- AIM: Write out each line beneath this one exactly as it reads.

## START SUPPLIED DATA

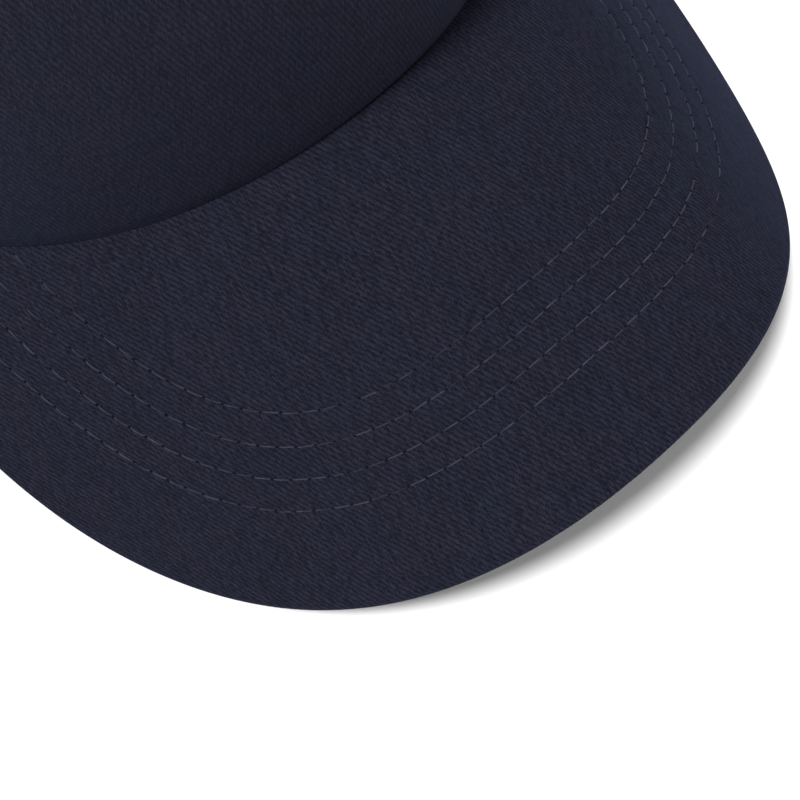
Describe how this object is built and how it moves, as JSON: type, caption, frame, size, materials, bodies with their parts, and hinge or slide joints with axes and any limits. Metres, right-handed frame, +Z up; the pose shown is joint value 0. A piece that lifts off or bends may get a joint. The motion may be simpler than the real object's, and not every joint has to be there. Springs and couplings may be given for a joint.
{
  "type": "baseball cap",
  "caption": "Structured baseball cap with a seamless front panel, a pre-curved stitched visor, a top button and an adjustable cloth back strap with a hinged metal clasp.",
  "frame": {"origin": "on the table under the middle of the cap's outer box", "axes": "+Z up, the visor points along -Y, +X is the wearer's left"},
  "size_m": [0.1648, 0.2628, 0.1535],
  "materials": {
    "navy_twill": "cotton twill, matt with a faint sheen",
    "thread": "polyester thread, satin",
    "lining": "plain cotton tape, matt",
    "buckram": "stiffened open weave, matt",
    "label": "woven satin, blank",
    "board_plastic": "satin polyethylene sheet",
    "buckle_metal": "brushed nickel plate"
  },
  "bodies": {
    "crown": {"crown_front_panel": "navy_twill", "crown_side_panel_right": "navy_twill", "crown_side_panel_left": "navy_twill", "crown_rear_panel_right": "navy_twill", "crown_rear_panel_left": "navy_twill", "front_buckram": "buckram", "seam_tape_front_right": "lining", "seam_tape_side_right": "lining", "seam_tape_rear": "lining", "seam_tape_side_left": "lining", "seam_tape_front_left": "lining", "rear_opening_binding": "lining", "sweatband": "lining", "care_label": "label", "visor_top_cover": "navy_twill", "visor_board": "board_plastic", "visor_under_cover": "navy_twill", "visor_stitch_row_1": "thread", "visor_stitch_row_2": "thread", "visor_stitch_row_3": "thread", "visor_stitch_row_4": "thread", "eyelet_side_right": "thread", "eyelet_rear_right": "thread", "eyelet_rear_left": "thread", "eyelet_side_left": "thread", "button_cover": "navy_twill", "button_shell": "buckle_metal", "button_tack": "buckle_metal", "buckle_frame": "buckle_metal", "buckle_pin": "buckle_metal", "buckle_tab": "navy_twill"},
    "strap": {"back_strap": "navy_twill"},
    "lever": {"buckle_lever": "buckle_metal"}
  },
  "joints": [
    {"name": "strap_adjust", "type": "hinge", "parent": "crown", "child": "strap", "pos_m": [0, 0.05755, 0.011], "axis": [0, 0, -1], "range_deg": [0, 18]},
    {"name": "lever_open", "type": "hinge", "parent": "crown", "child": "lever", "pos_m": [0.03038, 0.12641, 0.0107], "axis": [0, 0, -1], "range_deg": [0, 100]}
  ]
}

## END SUPPLIED DATA

- ANSWER TO THIS EXERCISE:
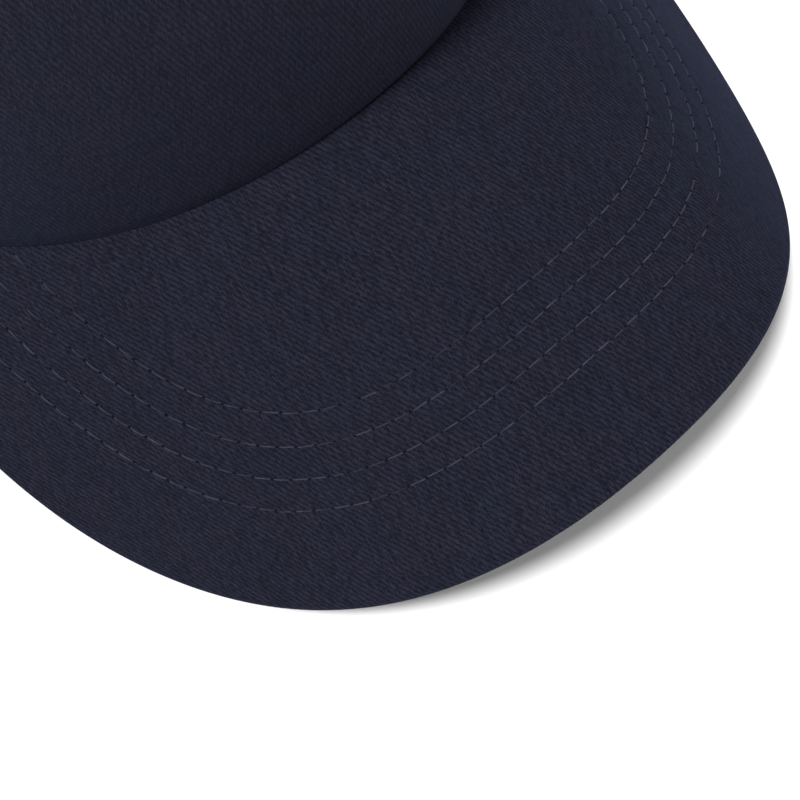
Describe how this object is built and how it moves, as JSON: type, caption, frame, size, materials, bodies with their parts, and hinge or slide joints with axes and any limits. Metres, right-handed frame, +Z up; the pose shown is joint value 0. A piece that lifts off or bends may get a joint. The motion may be simpler than the real object's, and not every joint has to be there. Springs and couplings may be given for a joint.
{
  "type": "baseball cap",
  "caption": "Structured baseball cap with a seamless front panel, a pre-curved stitched visor, a top button and an adjustable cloth back strap with a hinged metal clasp.",
  "frame": {"origin": "on the table under the middle of the cap's outer box", "axes": "+Z up, the visor points along -Y, +X is the wearer's left"},
  "size_m": [0.1648, 0.2628, 0.1535],
  "materials": {
    "navy_twill": "cotton twill, matt with a faint sheen",
    "thread": "polyester thread, satin",
    "lining": "plain cotton tape, matt",
    "buckram": "stiffened open weave, matt",
    "label": "woven satin, blank",
    "board_plastic": "satin polyethylene sheet",
    "buckle_metal": "brushed nickel plate"
  },
  "bodies": {
    "crown": {"crown_front_panel": "navy_twill", "crown_side_panel_right": "navy_twill", "crown_side_panel_left": "navy_twill", "crown_rear_panel_right": "navy_twill", "crown_rear_panel_left": "navy_twill", "front_buckram": "buckram", "seam_tape_front_right": "lining", "seam_tape_side_right": "lining", "seam_tape_rear": "lining", "seam_tape_side_left": "lining", "seam_tape_front_left": "lining", "rear_opening_binding": "lining", "sweatband": "lining", "care_label": "label", "visor_top_cover": "navy_twill", "visor_board": "board_plastic", "visor_under_cover": "navy_twill", "visor_stitch_row_1": "thread", "visor_stitch_row_2": "thread", "visor_stitch_row_3": "thread", "visor_stitch_row_4": "thread", "eyelet_side_right": "thread", "eyelet_rear_right": "thread", "eyelet_rear_left": "thread", "eyelet_side_left": "thread", "button_cover": "navy_twill", "button_shell": "buckle_metal", "button_tack": "buckle_metal", "buckle_frame": "buckle_metal", "buckle_pin": "buckle_metal", "buckle_tab": "navy_twill"},
    "strap": {"back_strap": "navy_twill"},
    "lever": {"buckle_lever": "buckle_metal"}
  },
  "joints": [
    {"name": "strap_adjust", "type": "hinge", "parent": "crown", "child": "strap", "pos_m": [0, 0.05755, 0.011], "axis": [0, 0, -1], "range_deg": [0, 18]},
    {"name": "lever_open", "type": "hinge", "parent": "crown", "child": "lever", "pos_m": [0.03038, 0.12641, 0.0107], "axis": [0, 0, -1], "range_deg": [0, 100]}
  ]
}